I was reading this article mostly because Stewart recommended I do so, and I recommend you do so too. There are a lot of great ideas, forecasts, and observations there.

Tim Draper: Hotmail as Marketing?

In an article on the Always On Network, Tim Draper lists what he believes are the 3 most important contributions of the internet. He says email, search and -- soon -- internet telephony. Interestingly, he thinks the main benefit of Hotmail for Microsoft was as a marketing tool.

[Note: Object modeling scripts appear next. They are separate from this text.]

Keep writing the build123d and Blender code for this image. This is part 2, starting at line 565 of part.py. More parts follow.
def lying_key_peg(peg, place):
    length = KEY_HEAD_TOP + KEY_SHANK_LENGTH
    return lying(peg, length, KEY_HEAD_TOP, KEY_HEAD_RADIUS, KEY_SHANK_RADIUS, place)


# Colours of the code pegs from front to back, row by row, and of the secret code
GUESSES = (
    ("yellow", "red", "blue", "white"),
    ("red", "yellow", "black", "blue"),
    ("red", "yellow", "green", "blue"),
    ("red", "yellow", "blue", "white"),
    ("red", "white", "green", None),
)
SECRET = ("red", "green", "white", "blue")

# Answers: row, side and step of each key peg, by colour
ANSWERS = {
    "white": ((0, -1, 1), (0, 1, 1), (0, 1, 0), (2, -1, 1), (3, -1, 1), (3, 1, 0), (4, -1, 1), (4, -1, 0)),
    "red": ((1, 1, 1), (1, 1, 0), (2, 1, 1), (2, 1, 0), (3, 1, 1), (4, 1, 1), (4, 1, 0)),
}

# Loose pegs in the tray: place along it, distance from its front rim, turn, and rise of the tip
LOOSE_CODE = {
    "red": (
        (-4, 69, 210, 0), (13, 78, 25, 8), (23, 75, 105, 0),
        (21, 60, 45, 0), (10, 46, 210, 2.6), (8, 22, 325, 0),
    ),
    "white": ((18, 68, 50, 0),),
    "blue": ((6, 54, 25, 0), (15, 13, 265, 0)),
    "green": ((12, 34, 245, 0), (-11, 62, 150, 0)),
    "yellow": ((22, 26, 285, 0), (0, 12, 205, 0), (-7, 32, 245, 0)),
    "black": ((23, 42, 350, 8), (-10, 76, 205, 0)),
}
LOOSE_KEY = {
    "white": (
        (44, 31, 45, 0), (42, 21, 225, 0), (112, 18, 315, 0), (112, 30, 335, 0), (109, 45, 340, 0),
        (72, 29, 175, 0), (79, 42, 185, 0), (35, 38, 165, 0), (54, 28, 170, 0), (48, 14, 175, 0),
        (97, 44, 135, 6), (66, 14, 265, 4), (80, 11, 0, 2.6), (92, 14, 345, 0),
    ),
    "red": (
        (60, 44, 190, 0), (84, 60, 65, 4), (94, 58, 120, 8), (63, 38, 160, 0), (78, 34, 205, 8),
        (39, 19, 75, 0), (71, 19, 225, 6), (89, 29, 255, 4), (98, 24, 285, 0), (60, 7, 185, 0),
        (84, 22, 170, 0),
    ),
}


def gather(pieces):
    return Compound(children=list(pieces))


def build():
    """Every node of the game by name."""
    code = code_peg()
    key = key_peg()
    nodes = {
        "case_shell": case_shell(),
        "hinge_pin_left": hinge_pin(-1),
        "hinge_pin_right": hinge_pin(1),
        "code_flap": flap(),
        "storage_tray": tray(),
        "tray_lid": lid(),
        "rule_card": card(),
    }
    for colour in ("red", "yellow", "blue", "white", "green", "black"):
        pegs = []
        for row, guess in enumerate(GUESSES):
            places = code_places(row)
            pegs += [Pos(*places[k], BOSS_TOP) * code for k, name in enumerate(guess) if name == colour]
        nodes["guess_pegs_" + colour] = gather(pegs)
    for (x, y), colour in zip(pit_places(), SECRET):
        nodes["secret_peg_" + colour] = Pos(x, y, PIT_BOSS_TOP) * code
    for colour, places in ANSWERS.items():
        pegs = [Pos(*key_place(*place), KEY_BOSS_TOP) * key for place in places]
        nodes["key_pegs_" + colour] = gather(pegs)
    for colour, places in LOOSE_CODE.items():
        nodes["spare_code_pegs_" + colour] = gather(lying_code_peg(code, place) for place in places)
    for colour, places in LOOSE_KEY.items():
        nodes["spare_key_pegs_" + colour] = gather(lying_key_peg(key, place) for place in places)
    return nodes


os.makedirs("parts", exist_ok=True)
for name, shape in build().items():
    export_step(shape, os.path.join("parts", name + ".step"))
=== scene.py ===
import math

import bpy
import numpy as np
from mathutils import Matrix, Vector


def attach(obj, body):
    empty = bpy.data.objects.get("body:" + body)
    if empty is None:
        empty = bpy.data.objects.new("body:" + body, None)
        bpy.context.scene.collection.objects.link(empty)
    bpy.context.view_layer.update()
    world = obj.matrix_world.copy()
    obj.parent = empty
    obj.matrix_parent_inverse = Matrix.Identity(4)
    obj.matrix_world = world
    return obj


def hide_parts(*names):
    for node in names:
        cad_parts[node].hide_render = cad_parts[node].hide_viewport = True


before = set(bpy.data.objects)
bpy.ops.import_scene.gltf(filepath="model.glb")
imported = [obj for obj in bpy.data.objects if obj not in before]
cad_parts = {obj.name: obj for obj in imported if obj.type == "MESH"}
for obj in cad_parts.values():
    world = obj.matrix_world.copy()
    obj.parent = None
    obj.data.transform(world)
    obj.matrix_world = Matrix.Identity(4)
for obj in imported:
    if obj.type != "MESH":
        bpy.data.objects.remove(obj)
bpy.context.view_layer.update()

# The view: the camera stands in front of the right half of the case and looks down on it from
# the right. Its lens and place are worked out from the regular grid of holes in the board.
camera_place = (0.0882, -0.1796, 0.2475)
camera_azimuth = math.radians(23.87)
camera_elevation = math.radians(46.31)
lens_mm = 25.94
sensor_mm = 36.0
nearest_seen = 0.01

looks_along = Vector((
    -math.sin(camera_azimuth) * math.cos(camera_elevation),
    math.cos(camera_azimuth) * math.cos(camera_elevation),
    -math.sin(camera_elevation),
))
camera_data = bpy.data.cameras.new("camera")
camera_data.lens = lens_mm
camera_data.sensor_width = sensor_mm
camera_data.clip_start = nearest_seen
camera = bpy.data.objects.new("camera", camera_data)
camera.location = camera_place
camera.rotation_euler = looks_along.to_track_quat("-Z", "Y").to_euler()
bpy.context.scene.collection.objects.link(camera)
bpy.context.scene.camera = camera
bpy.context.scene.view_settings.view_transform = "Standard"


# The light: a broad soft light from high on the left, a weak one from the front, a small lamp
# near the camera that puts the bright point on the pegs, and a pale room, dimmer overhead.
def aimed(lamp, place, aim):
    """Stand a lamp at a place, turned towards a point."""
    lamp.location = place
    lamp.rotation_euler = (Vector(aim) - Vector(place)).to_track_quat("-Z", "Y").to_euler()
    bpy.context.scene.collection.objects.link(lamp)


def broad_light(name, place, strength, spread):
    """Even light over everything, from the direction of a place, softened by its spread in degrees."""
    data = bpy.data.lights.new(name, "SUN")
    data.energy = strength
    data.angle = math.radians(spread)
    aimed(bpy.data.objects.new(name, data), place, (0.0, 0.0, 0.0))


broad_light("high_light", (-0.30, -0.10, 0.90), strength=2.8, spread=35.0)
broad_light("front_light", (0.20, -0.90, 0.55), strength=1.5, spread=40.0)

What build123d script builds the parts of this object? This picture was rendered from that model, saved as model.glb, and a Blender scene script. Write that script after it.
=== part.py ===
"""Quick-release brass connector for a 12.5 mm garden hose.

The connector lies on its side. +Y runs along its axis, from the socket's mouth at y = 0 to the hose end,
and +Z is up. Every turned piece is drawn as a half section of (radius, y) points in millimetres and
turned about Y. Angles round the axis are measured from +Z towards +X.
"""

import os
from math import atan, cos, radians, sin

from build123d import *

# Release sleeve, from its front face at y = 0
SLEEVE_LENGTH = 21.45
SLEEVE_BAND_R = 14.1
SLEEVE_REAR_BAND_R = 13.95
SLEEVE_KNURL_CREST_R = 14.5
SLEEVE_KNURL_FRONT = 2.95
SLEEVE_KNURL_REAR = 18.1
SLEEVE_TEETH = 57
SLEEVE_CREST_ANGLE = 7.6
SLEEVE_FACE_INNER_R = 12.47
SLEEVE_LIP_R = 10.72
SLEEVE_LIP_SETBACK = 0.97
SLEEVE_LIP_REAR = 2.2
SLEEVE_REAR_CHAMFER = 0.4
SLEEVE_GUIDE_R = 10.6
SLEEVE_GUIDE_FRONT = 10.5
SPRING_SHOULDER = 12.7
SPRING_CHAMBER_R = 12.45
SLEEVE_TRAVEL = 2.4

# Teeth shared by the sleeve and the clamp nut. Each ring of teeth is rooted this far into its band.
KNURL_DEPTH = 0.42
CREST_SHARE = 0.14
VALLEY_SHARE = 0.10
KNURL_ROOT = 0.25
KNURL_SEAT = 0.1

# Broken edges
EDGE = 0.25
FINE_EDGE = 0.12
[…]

The other thing that Hotmail did is open up a new kind of business, which was in effect free marketing. Hotmail’s marketing budget was almost zero, but it reached 11 million people in 18 months. And it grew from there to (now under Microsoft) 200 million Hotmail users. That’s free marketing for Microsoft. And that’s quite valuable, because marketing tends to be 20% of your sales in most cases. So I’d say that’s the biggest impact.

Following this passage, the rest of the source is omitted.